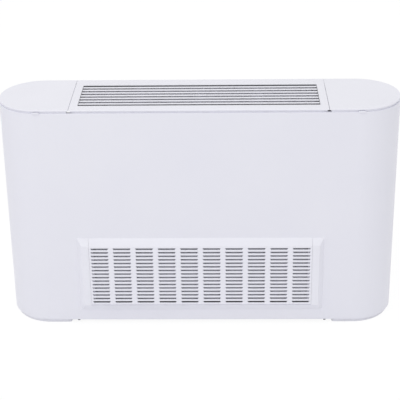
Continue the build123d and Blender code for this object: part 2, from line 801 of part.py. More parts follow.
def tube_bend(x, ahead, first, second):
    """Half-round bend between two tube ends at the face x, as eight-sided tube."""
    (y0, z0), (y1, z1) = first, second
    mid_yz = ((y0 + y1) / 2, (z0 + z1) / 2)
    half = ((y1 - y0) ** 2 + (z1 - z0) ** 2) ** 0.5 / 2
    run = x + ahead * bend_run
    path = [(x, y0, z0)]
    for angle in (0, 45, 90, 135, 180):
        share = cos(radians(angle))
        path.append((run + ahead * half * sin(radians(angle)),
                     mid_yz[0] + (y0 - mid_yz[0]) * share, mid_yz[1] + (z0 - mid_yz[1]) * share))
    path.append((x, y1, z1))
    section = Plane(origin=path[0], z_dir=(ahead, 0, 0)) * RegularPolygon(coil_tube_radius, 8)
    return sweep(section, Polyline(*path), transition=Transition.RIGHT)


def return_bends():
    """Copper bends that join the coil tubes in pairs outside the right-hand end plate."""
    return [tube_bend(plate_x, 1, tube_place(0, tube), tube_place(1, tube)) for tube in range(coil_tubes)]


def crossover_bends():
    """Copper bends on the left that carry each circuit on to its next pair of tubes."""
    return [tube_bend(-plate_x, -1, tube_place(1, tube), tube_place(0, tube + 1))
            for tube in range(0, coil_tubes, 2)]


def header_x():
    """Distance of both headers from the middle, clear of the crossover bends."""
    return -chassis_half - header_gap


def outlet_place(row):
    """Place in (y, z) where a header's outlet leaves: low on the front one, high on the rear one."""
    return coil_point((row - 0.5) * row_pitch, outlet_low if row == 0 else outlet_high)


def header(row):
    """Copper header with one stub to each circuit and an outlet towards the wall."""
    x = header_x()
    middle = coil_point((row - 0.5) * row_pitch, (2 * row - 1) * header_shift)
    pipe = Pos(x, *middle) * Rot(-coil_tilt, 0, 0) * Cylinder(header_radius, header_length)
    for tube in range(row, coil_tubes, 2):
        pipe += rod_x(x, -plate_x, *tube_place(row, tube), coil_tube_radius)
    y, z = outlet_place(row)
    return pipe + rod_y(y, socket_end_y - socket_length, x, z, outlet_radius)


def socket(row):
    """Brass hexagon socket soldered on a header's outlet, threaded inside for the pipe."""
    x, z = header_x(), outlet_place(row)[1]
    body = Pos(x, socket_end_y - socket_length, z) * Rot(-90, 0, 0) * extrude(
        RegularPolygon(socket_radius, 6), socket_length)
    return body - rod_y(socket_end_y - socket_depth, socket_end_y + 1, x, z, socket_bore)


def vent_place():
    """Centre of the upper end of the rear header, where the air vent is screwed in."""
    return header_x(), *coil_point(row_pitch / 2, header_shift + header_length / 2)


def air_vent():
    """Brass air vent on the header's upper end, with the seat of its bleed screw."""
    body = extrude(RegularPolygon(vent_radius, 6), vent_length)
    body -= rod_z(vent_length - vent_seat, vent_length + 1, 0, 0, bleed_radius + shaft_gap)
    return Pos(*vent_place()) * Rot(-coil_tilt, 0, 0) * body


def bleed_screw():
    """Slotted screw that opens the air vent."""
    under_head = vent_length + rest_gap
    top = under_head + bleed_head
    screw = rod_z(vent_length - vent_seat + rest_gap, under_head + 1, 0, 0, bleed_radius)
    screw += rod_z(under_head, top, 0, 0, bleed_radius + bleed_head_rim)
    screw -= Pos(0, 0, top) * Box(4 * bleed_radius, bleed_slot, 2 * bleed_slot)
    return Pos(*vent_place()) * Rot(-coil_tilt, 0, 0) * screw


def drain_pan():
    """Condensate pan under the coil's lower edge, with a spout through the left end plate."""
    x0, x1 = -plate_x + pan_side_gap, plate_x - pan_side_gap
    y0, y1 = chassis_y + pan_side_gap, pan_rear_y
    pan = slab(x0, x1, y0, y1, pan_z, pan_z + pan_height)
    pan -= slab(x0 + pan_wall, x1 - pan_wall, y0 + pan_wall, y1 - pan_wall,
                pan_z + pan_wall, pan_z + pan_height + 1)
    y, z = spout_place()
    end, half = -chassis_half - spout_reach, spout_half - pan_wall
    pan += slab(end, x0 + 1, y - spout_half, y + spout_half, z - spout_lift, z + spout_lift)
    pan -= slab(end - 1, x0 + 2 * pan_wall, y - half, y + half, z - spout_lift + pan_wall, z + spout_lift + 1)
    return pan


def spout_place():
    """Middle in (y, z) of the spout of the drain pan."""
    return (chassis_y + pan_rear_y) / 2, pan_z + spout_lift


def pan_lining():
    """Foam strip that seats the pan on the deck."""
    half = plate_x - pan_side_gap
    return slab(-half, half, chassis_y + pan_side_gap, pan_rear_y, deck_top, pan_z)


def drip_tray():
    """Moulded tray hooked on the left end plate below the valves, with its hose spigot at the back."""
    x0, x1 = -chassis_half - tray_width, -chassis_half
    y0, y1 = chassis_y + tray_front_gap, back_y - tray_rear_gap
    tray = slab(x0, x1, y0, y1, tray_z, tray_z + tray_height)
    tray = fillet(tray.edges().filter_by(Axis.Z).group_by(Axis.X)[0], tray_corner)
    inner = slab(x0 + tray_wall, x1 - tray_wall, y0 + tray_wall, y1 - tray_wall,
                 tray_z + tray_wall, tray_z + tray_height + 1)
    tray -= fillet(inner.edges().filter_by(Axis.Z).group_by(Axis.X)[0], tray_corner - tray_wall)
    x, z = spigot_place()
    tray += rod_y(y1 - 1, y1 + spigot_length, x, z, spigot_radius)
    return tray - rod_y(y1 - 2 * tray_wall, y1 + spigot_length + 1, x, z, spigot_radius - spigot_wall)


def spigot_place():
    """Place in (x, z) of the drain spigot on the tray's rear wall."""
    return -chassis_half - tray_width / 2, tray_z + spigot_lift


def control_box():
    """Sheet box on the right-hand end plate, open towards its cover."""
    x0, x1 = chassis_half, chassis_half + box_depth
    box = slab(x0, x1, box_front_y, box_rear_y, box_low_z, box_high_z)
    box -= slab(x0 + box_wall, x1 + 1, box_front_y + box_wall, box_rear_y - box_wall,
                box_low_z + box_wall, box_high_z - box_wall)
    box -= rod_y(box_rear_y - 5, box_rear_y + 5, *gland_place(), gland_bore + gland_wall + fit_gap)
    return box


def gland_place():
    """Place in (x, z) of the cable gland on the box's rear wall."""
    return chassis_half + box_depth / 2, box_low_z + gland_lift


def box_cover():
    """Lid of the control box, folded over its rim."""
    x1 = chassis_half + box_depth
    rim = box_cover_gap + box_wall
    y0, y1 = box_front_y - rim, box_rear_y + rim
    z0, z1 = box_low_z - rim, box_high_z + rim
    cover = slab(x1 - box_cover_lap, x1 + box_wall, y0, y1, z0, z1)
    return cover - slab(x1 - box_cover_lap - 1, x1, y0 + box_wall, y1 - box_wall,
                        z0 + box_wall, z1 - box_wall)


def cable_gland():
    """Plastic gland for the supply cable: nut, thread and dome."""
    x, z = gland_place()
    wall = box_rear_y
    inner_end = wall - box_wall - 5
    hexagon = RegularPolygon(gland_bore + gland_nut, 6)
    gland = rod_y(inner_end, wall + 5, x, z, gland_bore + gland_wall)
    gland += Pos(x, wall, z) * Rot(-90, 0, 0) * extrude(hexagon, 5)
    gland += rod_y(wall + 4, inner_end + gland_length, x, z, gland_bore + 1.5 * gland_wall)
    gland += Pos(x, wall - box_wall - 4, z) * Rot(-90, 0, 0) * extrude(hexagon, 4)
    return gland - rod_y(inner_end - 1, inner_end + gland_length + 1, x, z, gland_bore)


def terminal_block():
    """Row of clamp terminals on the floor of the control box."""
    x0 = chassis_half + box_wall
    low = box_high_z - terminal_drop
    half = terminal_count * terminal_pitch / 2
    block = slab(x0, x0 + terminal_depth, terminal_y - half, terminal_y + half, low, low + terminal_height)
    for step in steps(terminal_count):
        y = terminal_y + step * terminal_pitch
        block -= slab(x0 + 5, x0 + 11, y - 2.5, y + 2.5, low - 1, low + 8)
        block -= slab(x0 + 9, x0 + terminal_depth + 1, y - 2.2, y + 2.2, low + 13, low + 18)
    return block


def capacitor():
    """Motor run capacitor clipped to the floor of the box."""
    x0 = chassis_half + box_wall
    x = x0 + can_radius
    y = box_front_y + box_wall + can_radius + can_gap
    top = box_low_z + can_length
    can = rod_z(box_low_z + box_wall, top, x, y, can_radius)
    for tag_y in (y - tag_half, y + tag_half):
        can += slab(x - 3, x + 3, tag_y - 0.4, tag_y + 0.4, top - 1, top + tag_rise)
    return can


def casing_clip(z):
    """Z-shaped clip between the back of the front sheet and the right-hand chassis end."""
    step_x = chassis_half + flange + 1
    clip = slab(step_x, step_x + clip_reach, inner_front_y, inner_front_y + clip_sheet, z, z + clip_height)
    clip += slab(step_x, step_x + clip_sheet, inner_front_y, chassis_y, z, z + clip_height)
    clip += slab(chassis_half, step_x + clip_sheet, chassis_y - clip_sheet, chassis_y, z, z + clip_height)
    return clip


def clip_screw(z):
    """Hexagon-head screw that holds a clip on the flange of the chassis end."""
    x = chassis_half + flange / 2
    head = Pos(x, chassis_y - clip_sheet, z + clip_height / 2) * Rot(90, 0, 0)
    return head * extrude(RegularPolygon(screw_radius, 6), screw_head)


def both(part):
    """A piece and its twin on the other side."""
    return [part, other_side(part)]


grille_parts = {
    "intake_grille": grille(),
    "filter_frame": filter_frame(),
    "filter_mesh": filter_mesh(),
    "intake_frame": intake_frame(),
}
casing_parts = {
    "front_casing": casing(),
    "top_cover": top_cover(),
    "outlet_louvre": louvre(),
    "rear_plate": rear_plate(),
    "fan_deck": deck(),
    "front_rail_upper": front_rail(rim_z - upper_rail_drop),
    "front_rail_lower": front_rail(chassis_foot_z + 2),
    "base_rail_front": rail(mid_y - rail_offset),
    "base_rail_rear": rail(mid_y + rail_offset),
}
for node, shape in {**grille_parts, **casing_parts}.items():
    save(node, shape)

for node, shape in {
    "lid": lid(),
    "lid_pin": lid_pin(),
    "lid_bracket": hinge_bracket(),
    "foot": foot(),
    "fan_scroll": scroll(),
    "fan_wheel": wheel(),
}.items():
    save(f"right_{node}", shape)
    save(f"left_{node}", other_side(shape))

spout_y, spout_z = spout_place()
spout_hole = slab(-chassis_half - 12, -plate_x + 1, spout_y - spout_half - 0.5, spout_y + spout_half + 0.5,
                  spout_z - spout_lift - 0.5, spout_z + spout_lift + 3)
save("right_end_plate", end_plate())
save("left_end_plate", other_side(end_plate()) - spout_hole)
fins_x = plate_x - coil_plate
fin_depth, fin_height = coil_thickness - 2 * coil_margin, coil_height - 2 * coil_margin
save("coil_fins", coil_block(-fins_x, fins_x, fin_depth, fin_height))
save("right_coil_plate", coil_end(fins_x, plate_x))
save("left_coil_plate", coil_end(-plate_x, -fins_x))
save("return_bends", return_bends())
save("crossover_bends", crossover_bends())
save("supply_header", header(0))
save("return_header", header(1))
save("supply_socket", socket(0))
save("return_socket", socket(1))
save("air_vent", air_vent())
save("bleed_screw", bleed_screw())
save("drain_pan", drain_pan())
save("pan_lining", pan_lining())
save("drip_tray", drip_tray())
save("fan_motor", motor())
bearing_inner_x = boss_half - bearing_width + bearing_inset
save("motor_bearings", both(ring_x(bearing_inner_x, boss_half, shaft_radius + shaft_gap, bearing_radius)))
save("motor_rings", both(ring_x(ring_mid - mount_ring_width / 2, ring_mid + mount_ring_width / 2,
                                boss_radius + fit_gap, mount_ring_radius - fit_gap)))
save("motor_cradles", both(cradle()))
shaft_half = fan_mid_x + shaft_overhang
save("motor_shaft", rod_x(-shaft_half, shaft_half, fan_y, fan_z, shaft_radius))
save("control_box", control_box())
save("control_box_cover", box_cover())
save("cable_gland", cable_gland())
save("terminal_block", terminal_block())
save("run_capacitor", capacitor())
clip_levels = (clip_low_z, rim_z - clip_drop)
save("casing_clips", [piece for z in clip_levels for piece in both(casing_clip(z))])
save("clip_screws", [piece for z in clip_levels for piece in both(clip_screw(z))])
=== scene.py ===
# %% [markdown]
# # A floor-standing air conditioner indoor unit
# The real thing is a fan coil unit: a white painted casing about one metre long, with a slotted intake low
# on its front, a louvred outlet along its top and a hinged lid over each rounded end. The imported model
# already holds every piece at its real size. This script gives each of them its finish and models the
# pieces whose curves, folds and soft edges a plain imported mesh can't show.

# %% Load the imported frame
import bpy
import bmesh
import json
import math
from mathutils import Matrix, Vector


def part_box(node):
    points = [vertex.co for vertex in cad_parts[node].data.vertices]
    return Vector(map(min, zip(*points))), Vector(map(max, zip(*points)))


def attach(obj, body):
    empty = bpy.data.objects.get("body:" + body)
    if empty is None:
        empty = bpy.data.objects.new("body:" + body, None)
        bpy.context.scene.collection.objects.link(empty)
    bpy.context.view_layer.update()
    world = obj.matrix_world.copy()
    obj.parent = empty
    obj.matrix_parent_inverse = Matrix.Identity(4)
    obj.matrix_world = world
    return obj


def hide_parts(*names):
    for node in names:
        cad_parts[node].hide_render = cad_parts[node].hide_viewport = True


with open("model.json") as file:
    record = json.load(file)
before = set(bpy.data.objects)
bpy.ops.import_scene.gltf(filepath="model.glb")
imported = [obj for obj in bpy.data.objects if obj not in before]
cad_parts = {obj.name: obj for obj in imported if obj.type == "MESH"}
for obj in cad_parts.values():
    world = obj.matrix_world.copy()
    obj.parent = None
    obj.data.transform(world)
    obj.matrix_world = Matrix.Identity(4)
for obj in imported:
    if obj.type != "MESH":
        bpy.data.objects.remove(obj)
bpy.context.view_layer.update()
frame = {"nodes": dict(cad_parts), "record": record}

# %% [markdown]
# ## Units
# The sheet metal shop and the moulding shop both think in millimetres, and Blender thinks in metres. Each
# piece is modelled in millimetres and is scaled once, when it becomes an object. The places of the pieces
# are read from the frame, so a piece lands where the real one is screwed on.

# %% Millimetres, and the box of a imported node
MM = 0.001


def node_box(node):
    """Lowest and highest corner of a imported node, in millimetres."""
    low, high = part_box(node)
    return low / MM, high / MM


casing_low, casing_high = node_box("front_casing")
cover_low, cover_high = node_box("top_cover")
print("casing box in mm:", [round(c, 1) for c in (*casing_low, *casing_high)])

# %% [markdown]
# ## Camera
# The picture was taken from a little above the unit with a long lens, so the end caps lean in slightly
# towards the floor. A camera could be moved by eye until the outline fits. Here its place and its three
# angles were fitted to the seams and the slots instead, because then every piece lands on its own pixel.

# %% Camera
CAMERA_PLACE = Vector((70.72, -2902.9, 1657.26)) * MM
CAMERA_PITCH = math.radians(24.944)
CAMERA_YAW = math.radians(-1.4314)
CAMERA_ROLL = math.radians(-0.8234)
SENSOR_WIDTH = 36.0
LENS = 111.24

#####

Exercise goal:
Provide an exact reproduction of only those lines that start at the line containing "piece in both(casing_clip(z))])" and end at the line containing "# pieces whose", inclusive.

Result below:
save("casing_clips", [piece for z in clip_levels for piece in both(casing_clip(z))])
save("clip_screws", [piece for z in clip_levels for piece in both(clip_screw(z))])
=== scene.py ===
# %% [markdown]
# # A floor-standing air conditioner indoor unit
# The real thing is a fan coil unit: a white painted casing about one metre long, with a slotted intake low
# on its front, a louvred outlet along its top and a hinged lid over each rounded end. The imported model
# already holds every piece at its real size. This script gives each of them its finish and models the
# pieces whose curves, folds and soft edges a plain imported mesh can't show.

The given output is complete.